For this reason, Mr. Hundert is forced to retire and to leave teaching behind. Sedgewick then invites him to host the rematch of the Mr. Julius Cesar competition 25 years after it was first held, and we see Sedgewick cheating once again. Sedgewick’s real intentions for the rematch are revealed when he tells his former classmates that he is bidding for a seat in the senate. After Mr. Hundert confronts him, he clears his conscience by telling Martin Blythe how he should have been the participant at the contest instead of Sedgewick. The next morning, his students honor him and tell him about the difference he made in their lives. He then goes back to St. Benedict’s only to find Martin Blythe’s son enrolled in his class.
“In everyone’s life, there’s that one person who makes the difference” – that was the tagline for the movie “The Emperor’s Club.” As future educators, we all hope to make a difference in the lives of our students and the movie showcased the teacher’s great influence in the lives of his former students. However admirable what Mr. Hundert did when he gave Sedgewick the position for the contest was, I can honestly say that I would have not done the same. I believe in rewarding effort and perseverance, but I believe in fairness and justice above all and it is in my opinion that it was unfair for him to do what he did.

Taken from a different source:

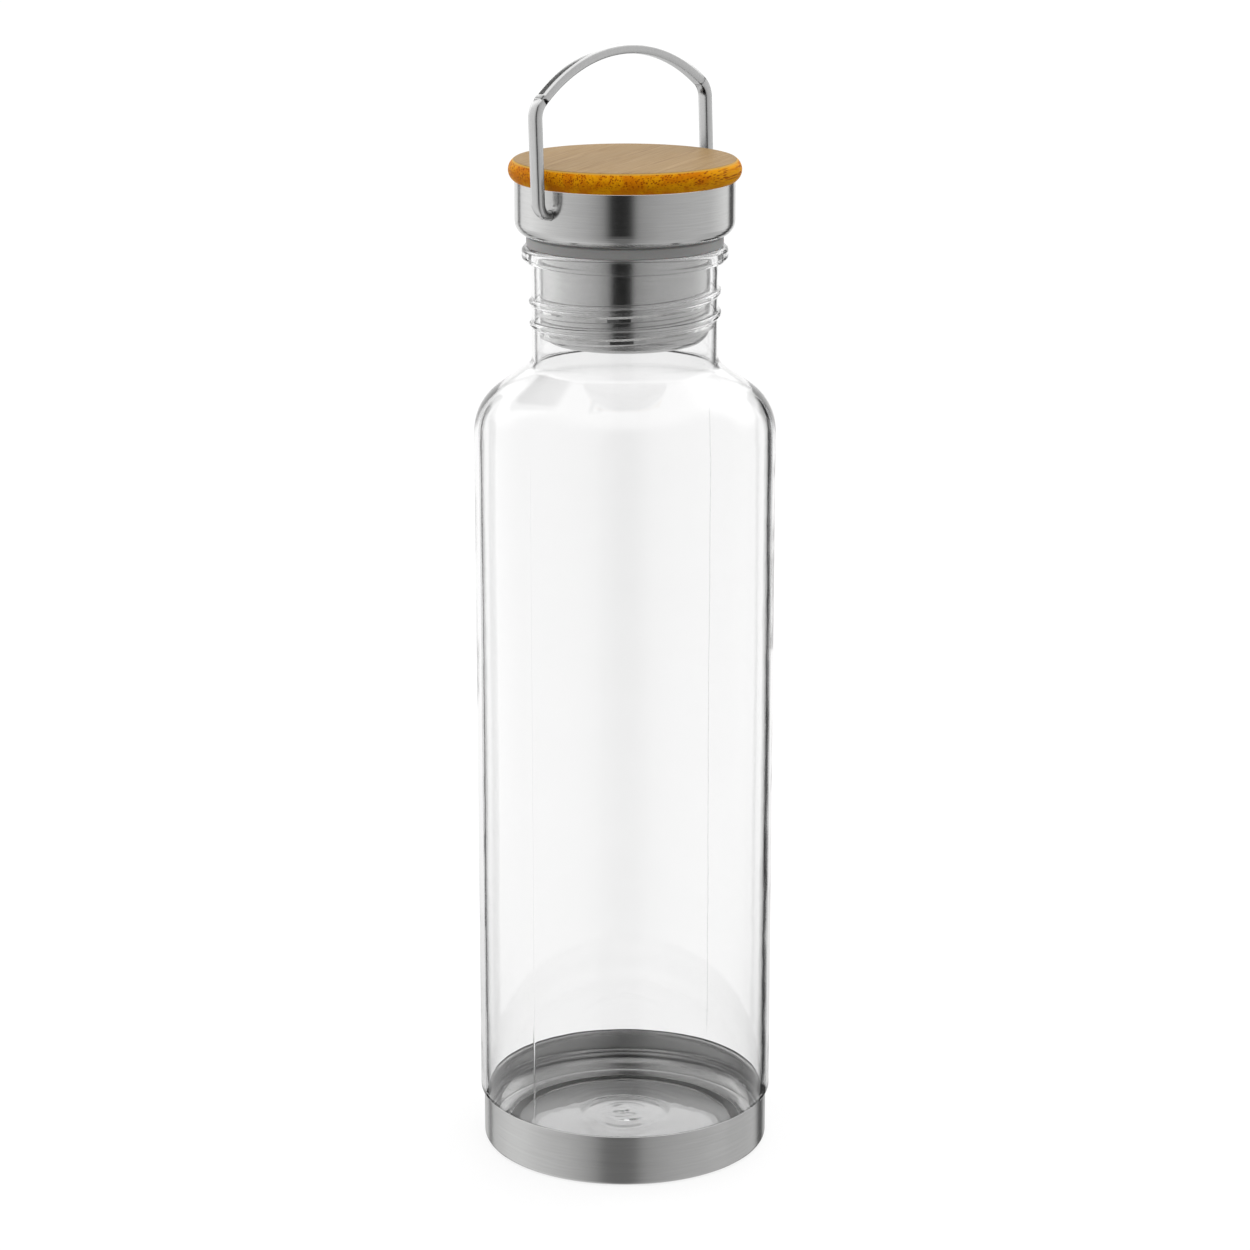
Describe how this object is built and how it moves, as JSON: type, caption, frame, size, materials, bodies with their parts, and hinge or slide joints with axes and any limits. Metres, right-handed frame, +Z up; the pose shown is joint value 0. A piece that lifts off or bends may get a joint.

I would have given both Martin and Sedgewick a chance to compete, but I never would have excluded Martin in the way Mr. Hundert did. He became so obsessed with changing how Sedgewick was in class that he overlooked the efforts of his other students’, concentrating only making a difference in one child rather than the class as a whole. However, I would have handled his attitude as a grown man in the same way. Outing him will make the miniscule mark of change Mr. Hundert has made in his life even more invaluable than it already is.
As teachers, we must concentrate not only on teaching our subject matter, but also with making sure that what we teach them can also help them in their lives after school. Our responsibility is not only to educate them, but to mold them and make them realize their potential. They are after all, as Socrates said, pregnant with knowledge and ideals, and saying that means that it is our job as educators to help them develop into the great people they all were always born to be. We might not be able to transfer all of our knowledge to all of our students, but believing in their potential to do greater things makes all the difference. I have experienced first-hand the great influence that a teacher has. I had a wonderful teacher in high school who was particularly strict with me compared with the other students in our class.
Before graduation, he told me something that made a difference how I see myself today– that he believes I was born for greater things than I can possibly imagine and that I should not waste my potential for leadership. So, here I am, studying to be a teacher and to be a great leader to try and change other people’s lives in the same way that my teacher did to mine. We take from this movie a lesson inscribed in a plaque on Mr. Hundert’s wall: “Great ambition and conquest without contribution is without significance.” It does not matter if we reach our goals in life, become the teacher of the year, or the richest man in the world – without making a difference nothing is accomplished and all your endeavors are not worth remembering.